Queridos hermanos y hermanas:
El viaje apostólico a Baviera, que realicé en los días pasados, ha sido una intensa experiencia espiritual en la que se han entrecruzado recuerdos personales, ligados a lugares que para mí son sumamente familiares, y perspectivas pastorales para un eficaz anuncio del Evangelio en nuestro tiempo. Doy gracias a Dios por los consuelos interiores que me ha permitido vivir y expreso mi reconocimiento al mismo tiempo a todos los que han trabajado activamente por el éxito de mi visita pastoral. Como es costumbre, hablaré de ella más ampliamente durante la audiencia general del miércoles próximo.
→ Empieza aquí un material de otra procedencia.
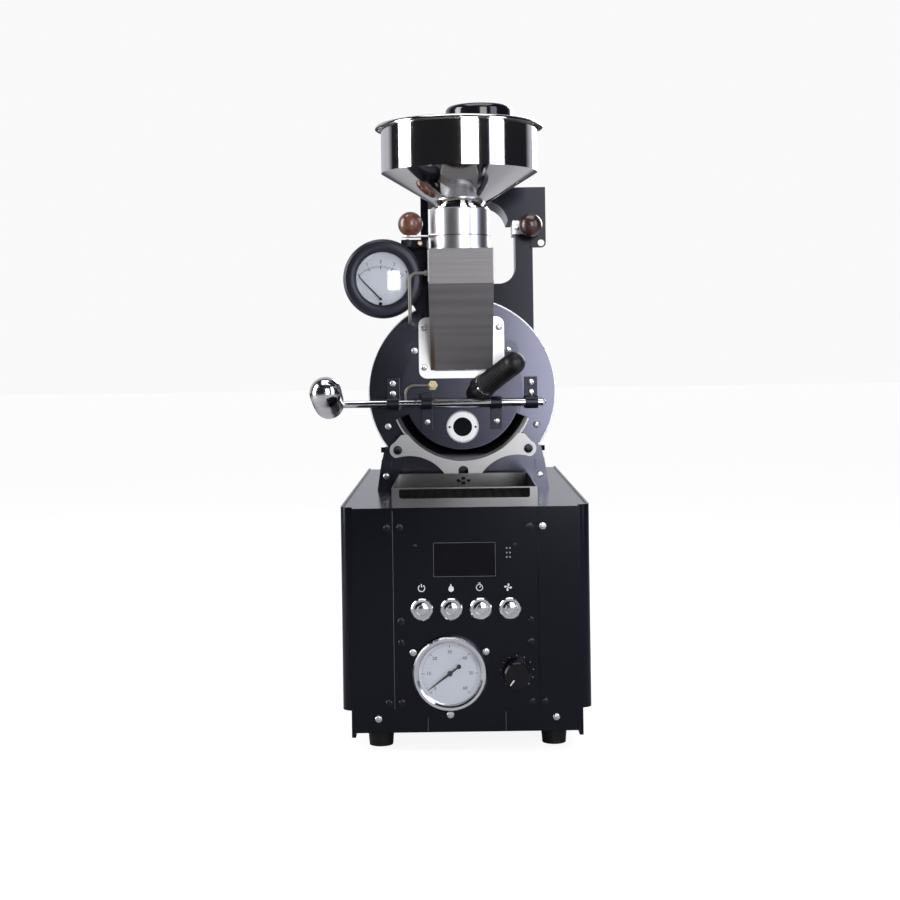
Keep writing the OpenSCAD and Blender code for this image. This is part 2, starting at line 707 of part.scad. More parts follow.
module thermocouple() color(brass) placed() {
    x = -33.2;
    z = drum_z + 7;
    r = 1.5;
    lead_y = cover_y - 8;
    down_x = -64;
    bend_r = 10;
    // Gland with its hexagon, and the probe that reaches into the drum
    translate([x, cover_y - 5, z]) rotate([-90, 0, 0]) cylinder(r = 5.6, h = 5, $fn = 6);
    turned(x, z) polygon([[0, cover_y - 11], [3, cover_y - 11], [3.8, cover_y - 10],
        [3.8, cover_y - 5], [2.5, cover_y - 5], [2.5, cover_y + 6], [r, cover_y + 6],
        [r, cover_y + 42], [0, cover_y + 42]]);
    // Lead: left from the gland, down, and back to the cover plate
    rod_along_x(lead_y, z, r, [down_x + bend_r, x]);
    translate([down_x + bend_r, lead_y, z - bend_r]) rotate([90, 0, 0]) rotate([0, 0, 90])
        elbow(bend_r, r);
    translate([down_x, lead_y, z - bend_r - 4]) cylinder(r = r, h = 4);
    translate([down_x, cover_y, z - bend_r - 4]) rotate([90, 0, 90]) rotate([0, 0, 180])
        elbow(8, r);
}

// ---- Feed ----

// Side view of the feed chute, run on past the flange by e
module chute_side(e) polygon([[chute_y, chute_top - chute_t], [chute_y, chute_top - 37.5],
    [cover_y - 4 + e, drum_z + 23.9 - e * 0.966], [cover_y - 4 + e, drum_z + 75 - e * 0.966],
    [chute_y + chute_d, chute_top - 49.5 + (chute_d - 66) * 0.966],
    [chute_y + chute_d, chute_top - chute_t]]);

module feed_chute() color([0.5, 0.48, 0.46]) placed() {
    difference() {
        union() {
            sideways([-chute_w / 2, chute_w / 2]) chute_side(0);
            slab([-chute_w / 2, chute_w / 2], [chute_y, chute_y + chute_d],
                [chute_top - chute_t - eps, chute_top]);
        }
        sideways([chute_t - chute_w / 2, chute_w / 2 - chute_t])
            offset(delta = -chute_t) chute_side(8);
        translate([0, chute_mid, chute_top - 5]) cylinder(r = valve_bore, h = 10);
    }
}

module chute_flange() color(stainless) placed() difference() {
    translate([0, 0, (flange_z[0] + flange_z[1]) / 2]) upright([cover_y - 4, cover_y])
        rounded(96.6, flange_z[1] - flange_z[0], 9);
    slab([-opening_x, opening_x], [cover_y - 5, cover_y + 1], opening_z);
    screw_holes(front_points, 2.2);
}

module valve_axis(z) translate([0, chute_mid, z]) children();

module valve_lower() color(aluminium) placed() valve_axis(chute_top) rotate_extrude()
    polygon([[valve_bore, 0], [valve_r + 2.3, 0], [valve_r + 2.3, 1.6], [valve_r, 1.6],
        [valve_r, gate_z - chute_top], [valve_bore, gate_z - chute_top]]);

module valve_upper() color(aluminium) placed() difference() {
    valve_axis(gate_z) rotate_extrude()
        polygon([[valve_bore, 0], [valve_r - 0.6, 0], [valve_r - 0.6, 0.8], [valve_r, 0.8],
            [valve_r, valve_top - gate_z - 1], [valve_r - 1, valve_top - gate_z],
            [valve_bore, valve_top - gate_z]]);
    // Slot for the gate
    valve_axis(gate_z - 1) {
        cylinder(r = valve_bore + 1.3, h = gate_gap + 1);
        translate([-50, -valve_bore - 1.3, 0]) cube([50, 2 * valve_bore + 2.6, gate_gap + 1]);
    }
}

module gate_blade() color(stainless) placed() valve_axis(gate_z + 0.25) {
    t = gate_gap - 0.5;
    cylinder(r = valve_bore + 1, h = t);
    translate([-valve_r - 1, -valve_bore - 1, 0]) cube([valve_r + 1, 2 * valve_bore + 2, t]);
    translate([-54, -9, 0]) cube([30, 18, t]);
    translate([-54, 0, 0]) cylinder(r = 9, h = t);
}

// Half outline of a wooden ball with a small flat at its foot, which lies at 0
module ball_outline() intersection() {
    translate([0, ball_d / 2 - 0.6]) circle(ball_d / 2);
    square(2 * ball_d);
}

module gate_ball() color(wood) placed() valve_axis(gate_z + gate_gap - 0.25)
    translate([-54.2, 0, 0]) rotate_extrude() ball_outline();

module hopper() color(stainless) placed() valve_axis(0) {
    r = hopper_d / 2;
    rotate_extrude($fn = 128) {
        polygon([[neck_r - hopper_t, valve_top - 9], [neck_r, valve_top - 9], [neck_r, neck_z],
            [r, cone_top], [r, rim_z], [r - hopper_t, rim_z],
            [r - hopper_t, cone_top + 0.7], [neck_r - hopper_t, neck_z + 0.7]]);
        // Collar that rests on the valve
        polygon([[neck_r - eps, valve_top], [valve_r - 1.5, valve_top],
            [valve_r - 1.5, valve_top + 1.5], [neck_r - eps, valve_top + 1.5]]);
        // Rolled rim
        intersection() {
            translate([r - hopper_t / 2 + rim_r, rim_z]) difference() {
                circle(rim_r + hopper_t / 2, $fn = 32);
                circle(rim_r - hopper_t / 2, $fn = 32);
            }
            translate([0, rim_z - eps]) square([2 * r, 10]);
        }
    }
}

// ---- Exhaust ----

// Front view of the exhaust duct, drawn in by i
module duct_outline(i) {
    bend_r = 20;
    polygon([[i - 30, drum_z], [i - 30, hood_z - i],
        for (a = [0 : 10 : 90]) [duct_x[0] - bend_r + (bend_r + i) * sin(a),
            hood_z + bend_r - (bend_r + i) * cos(a)],
        [duct_x[0] + i, duct_z + i], [duct_x[1] - i, duct_z + i], [duct_x[1] - i, drum_z]]);
}

module exhaust_duct() color(black_metal) placed() difference() {
    upright(duct_y) duct_outline(0);
    upright([duct_y[0] + sheet, duct_y[1] - sheet]) duct_outline(sheet);
    rod_along_y(0, drum_z, shell_r, [duct_y[0] - 1, duct_y[1] + 1]);
}

module damper_body() color(aluminium) placed() difference() {
    slab([duct_x[0] - 3, duct_x[1] + 2], [duct_y[0] - 1, duct_y[1] + 1], [duct_z, housing_z[0]]);
    slab([duct_x[0] + 2, duct_x[1] - 2], [duct_y[0] + 3, duct_y[1] - 3],
        [duct_z - 1, housing_z[0] + 1]);
    slab([duct_x[0], duct_x[1]], [duct_y[0] - 2, duct_y[1] - 2], [duct_z + 6, duct_z + 8]);
}

module damper_slide() color(stainless) placed() {
    rod_end = duct_y[0] - 28;
    slab([duct_x[0] + 0.3, duct_x[1] - 3], [rod_end + 16, duct_y[1] - 2.3],
        [duct_z + 6.3, duct_z + 7.7]);
    rod_along_y(duct_x[1] - 4, duct_z + 7, 3, [rod_end, rod_end + 19]);
}

module damper_ball() color([0.35, 0.22, 0.18]) placed()
    translate([duct_x[1] - 4, duct_y[0] - 28, duct_z + 7])
        rotate([90, 0, 0]) rotate_extrude() ball_outline();

// Front view of the exhaust housing, drawn in by i
module housing_outline(i) difference() {
    translate([housing_x[0] + i, housing_z[0] + i])
        square([housing_w - 2 * i, housing_z[1] - housing_z[0] - 2 * i]);
    translate([arch_x, arch_z]) circle(arch_r + i);
    translate([housing_x[0] - 1, 0]) square([arch_x - housing_x[0] + 1, step_z + i]);
}

// Front view of the ear that hangs under the housing's right end
module ear_outline() {
    ear_r = 5.6;
    ear_h = housing_z[0] - 27;
    x = [housing_x[1] - 18, housing_x[1] - ear_r];
    difference() {
        union() {
            translate([x[0], ear_h - ear_r]) square([x[1] - x[0], 36]);
            translate([x[1], ear_h]) circle(ear_r);
            translate([x[1], ear_h]) square([ear_r, 30]);
        }
        translate([x[1], ear_h]) circle(ear_r - 1.6);
    }
}

module exhaust_housing() color(black_metal) placed() {
    plate = [housing_y[0] - 3, housing_y[0]];
    difference() {
        upright(housing_y) housing_outline(0);
        upright([housing_y[0] + sheet, housing_y[1] - sheet]) housing_outline(sheet);
        // Inlet over the damper, outlet under the pipe
        slab([duct_x[0] + 2, duct_x[1] - 2], [duct_y[0] + 3, duct_y[1] - 3],
            [housing_z[0] - 1, housing_z[0] + 10]);
        translate([pipe_x, pipe_y, housing_z[1] - 5]) cylinder(r = pipe_r - 4, h = 10);
    }
    upright(plate) {
        housing_outline(0);
        ear_outline();
    }
    // Leg on the drum housing
    difference() {
        union() {
            slab([housing_x[0], housing_x[0] + 3], [plate[0], plate[1] + 30],
                [drum_z + 60, housing_z[1]]);
            slab([housing_x[0], housing_x[0] + 9], plate, [drum_z + 60, housing_z[1]]);
        }
        rod_along_y(0, drum_z, shell_r, [0, body_d]);
    }
}

module exhaust_pipe() color(black_metal) placed() translate([pipe_x, pipe_y, housing_z[1]]) {
    t = 1.5;
    lip = 7;
    difference() {
        union() {
            rotate_extrude() {
                polygon([[pipe_r - t, 0], [pipe_r, 0], [pipe_r, pipe_h - lip],
                    [pipe_r - t, pipe_h - lip]]);
                intersection() {
                    translate([pipe_r - lip, pipe_h - lip]) difference() {
                        circle(lip, $fn = 48);
                        circle(lip - t, $fn = 48);
                    }
                    translate([pipe_r - lip, pipe_h - lip]) square(lip);
                }
            }
            // Struts that carry the fan's motor
            for (i = [0 : 2]) rotate([0, 0, 30 + 120 * i]) translate([12, -1.5, 50])
                cube([pipe_r - 12.5, 3, 8]);
            translate([0, 0, 46]) cylinder(r = 14, h = 26);
        }
        translate([0, 0, 40]) cylinder(r = 2 + run_gap, h = 14);
    }
}

module exhaust_fan() color(steel) placed() translate([pipe_x, pipe_y, housing_z[1] + 22]) {
    cylinder(r = 2, h = 31);
    cylinder(r = 12, h = 18);
    intersection() {
        cylinder(r = pipe_r - 3, h = 18);
        for (i = [0 : 5]) rotate([0, 0, i * 60])
            translate([8, 0, 9]) rotate([40, 0, 0]) translate([0, -11, -0.75]) cube([40, 22, 1.5]);
    }
}

// ---- Draught gauge ----

module draft_gauge_case() color(black_plastic) placed() turned(draft_x, draft_z)
    polygon([[0, draft_y + 6], [28.7, draft_y + 6], [28.7, draft_y + 1.2], [31, draft_y],
        [draft_r - 3, draft_y], [draft_r, draft_y + 3.5], [draft_r, draft_y + 13],
        [34, draft_y + 14], [34, draft_y + 38], [30, draft_y + 40], [0, draft_y + 40]]);

module draft_needle() color(black_plastic) placed() translate([draft_x - 2.7, 0, needle_pivot_z]) {
    upright([draft_y + 3.6, draft_y + 4.4]) rotate(133.5) needle_outline(33, 2.5, 0.8);
    rod_along_y(0, 0, 1.6, [draft_y + 3.2, draft_y + 5.8]);
}

module gauge_bracket() color(black_metal) placed() {
    y = [draft_y + 40, draft_y + 44];
    side_x = -chute_w / 2;
    upright(y) {
        translate([draft_x, draft_z]) circle(30);
        translate([draft_x, draft_z - 25]) square([side_x - draft_x, 50]);
        polygon([[-62, chute_top + 11], [-36, chute_top + 11], [side_x, chute_top],
            [side_x, chute_top - 72], [-48, draft_z - 36], [-60, draft_z - 16]]);
    }
    // Tab on the chute's side
    slab([side_x - 3, side_x], [y[0] - 24, y[1]], [chute_top - 34, chute_top - 4]);
    // Block under the gate
    slab([-64, -36], [y[0] - 26, y[1]], [chute_top + 2.5, chute_top + 11]);
    // Draught tube from the chute, past the gauge's front, to the front plate
    r = 1.6;
    bend_r = 8;
    tube = [-55, draft_y - 3, draft_z + 5];
    low_z = draft_z - 48;
    rod_along_x(tube[1], tube[2], r, [tube[0] + bend_r, side_x]);
    translate([tube[0] + bend_r, tube[1], tube[2] - bend_r]) rotate([90, 0, 0])
        rotate([0, 0, 90]) elbow(bend_r, r);
    translate([tube[0], tube[1], low_z + bend_r])
        cylinder(r = r, h = tube[2] - low_z - 2 * bend_r);
    translate([tube[0], tube[1] + bend_r, low_z + bend_r]) rotate([90, 0, 90])
        rotate([0, 0, 180]) elbow(bend_r, r);
    rod_along_y(tube[0], low_z, r, [tube[1] + bend_r, face_y]);
}

chassis_tray();
left_side_panel();
right_side_panel();
control_panel();
top_deck();
back_panel();
feet();
display_window();
power_button();
flame_button();
timer_button();
fan_button();
button_bezels();
pressure_gauge_case();
pressure_needle();
gauge_glasses();
heat_knob();
gas_burner();
screws();
front_plate();
cover_plate();
drum_housing();
drum();
drum_shaft();
shaft_bearing();
drum_motor();
discharge_door();
sight_ring();
sight_glass();
door_arms();
pivot_rod();
lever_handle();
bearing_blocks();
discharge_funnel();
cooling_tray();
tray_floor();
cooling_fan();
cooling_fan_housing();
tryer_sleeve();
tryer_collar();
tryer_scoop();
tryer_handle();
thermocouple();
feed_chute();
chute_flange();
valve_lower();
valve_upper();
gate_blade();
gate_ball();
hopper();
exhaust_duct();
damper_body();
damper_slide();
damper_ball();
exhaust_housing();
exhaust_pipe();
exhaust_fan();
draft_gauge_case();
draft_needle();
gauge_bracket();
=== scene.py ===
import math

import bmesh
import bpy
from mathutils import Matrix, Vector


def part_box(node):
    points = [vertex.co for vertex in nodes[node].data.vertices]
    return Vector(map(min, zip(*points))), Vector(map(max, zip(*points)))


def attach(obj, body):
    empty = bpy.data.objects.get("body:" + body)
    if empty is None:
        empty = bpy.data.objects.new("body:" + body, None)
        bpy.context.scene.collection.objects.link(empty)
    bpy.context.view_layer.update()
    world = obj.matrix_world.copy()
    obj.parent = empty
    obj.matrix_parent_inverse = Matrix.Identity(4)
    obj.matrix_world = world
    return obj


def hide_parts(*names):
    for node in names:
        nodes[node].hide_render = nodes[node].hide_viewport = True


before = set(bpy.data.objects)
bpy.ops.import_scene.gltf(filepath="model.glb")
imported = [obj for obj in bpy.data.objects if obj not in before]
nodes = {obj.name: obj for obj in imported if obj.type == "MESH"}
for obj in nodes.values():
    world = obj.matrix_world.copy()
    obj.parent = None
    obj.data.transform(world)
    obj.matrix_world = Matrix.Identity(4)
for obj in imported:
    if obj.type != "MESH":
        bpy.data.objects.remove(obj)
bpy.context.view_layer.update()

# ---- Cabinet ----
# Folded sheet steel, powder coated in a glossy blue-black: a chassis on rubber feet, two side
# panels that wrap round the front corners, a deck, and a back panel. Screws hold the panels.

panel_lo, panel_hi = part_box("control_panel")
mid_x = (panel_lo.x + panel_hi.x) / 2
front_y = panel_lo.y


def place(x, y, z):
    """A point given in millimetres from the middle of the control panel's face, above the table."""
    return Vector((mid_x + x / 1000, front_y + y / 1000, z / 1000))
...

En este momento sólo deseo añadir que me siento muy apenado por las reacciones suscitadas por un breve pasaje de mi discurso en la Universidad de Ratisbona, considerado ofensivo para la sensibilidad de los creyentes musulmanes, mientras que en realidad se trataba de una cita de un texto medieval, que no expresa de ninguna manera mi pensamiento personal. Por este motivo, ayer el señor cardenal secretario de Estado hizo pública una declaración en la que explicaba el auténtico significado de mis palabras. Espero que esto sirva para calmar los ánimos y para aclarar el verdadero significado de mi discurso, que en su totalidad era una invitación al diálogo franco y sincero, con gran respeto recíproco.
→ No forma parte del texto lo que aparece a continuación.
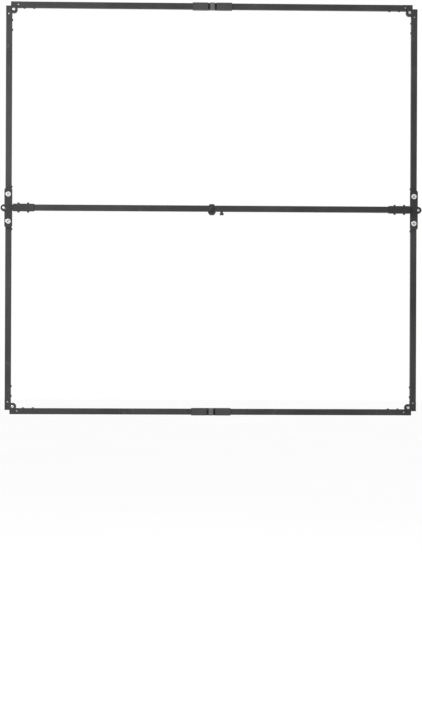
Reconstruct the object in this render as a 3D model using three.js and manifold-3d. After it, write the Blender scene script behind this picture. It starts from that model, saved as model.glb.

Ahora, antes de la oración mariana, deseo reflexionar sobre dos recientes e importantes festividades litúrgicas: la Fiesta de la Exaltación de la Santa Cruz, celebrada el 14 de septiembre, y la memoria de la Virgen de los Dolores, celebrada el día después. Estas dos celebraciones litúrgicas pueden resumir de una manera visual en la tradicional imagen de la Crucifixión, que representa a la Virgen María a los pies de la Cruz, según la descripción del Evangelista Juan, el único apóstol que permaneció junto a Jesús en la hora de su muerte.
Pero, ¿qué sentido tiene «exaltar» la Cruz? ¿No es quizá escandaloso venerar un patíbulo infamante? El apóstol Pablo dice: «Nosotros predicamos a un Cristo crucificado: escándalo para los judíos, necedad para los gentiles» (1 Corintios 1,23). Los cristianos, sin embargo, no exaltan una cruz cualquiera, sino a esa Cruz que Jesús santificó con su sacrificio, fruto y testimonio de amor inmenso. Cristo, en la Cruz, derramó toda su sangre para liberar a la humanidad de la esclavitud del pecado y de la muerte. Por este motivo, la Cruz se transformó de signo de maldición en signo de bendición, de símbolo de muerte en símbolo por excelencia del Amor que es capaz de vencer al odio y a la violencia y que genera la vida inmortal. «O Crux, ave spes unica! Oh Cruz, esperanza única», canta la liturgia.
El evangelista escribe: al pie de la Cruz estaba María (Cf. Juan 19, 25-27). Su dolor forma una sola cosa con el dolor del Hijo. Es un dolor lleno de fe y de amor. La Virgen en el Calvario participa en la potencia salvífica del dolor de Cristo, uniendo su «fiat» con el del Hijo.
Queridos hermanos y hermanas: espiritualmente unidos a la Virgen de los Dolores, renovemos también nosotros nuestro «sí» a Dios, que escogió el camino de la Cruz para salvarnos. Se trata de un gran misterio que todavía tiene lugar hasta el fin del mundo y que exige también nuestra colaboración. Nos ayude María a tomar cada día nuestra cruz y a seguir fielmente a Jesús por el camino de la obediencia, del sacrificio y del amor.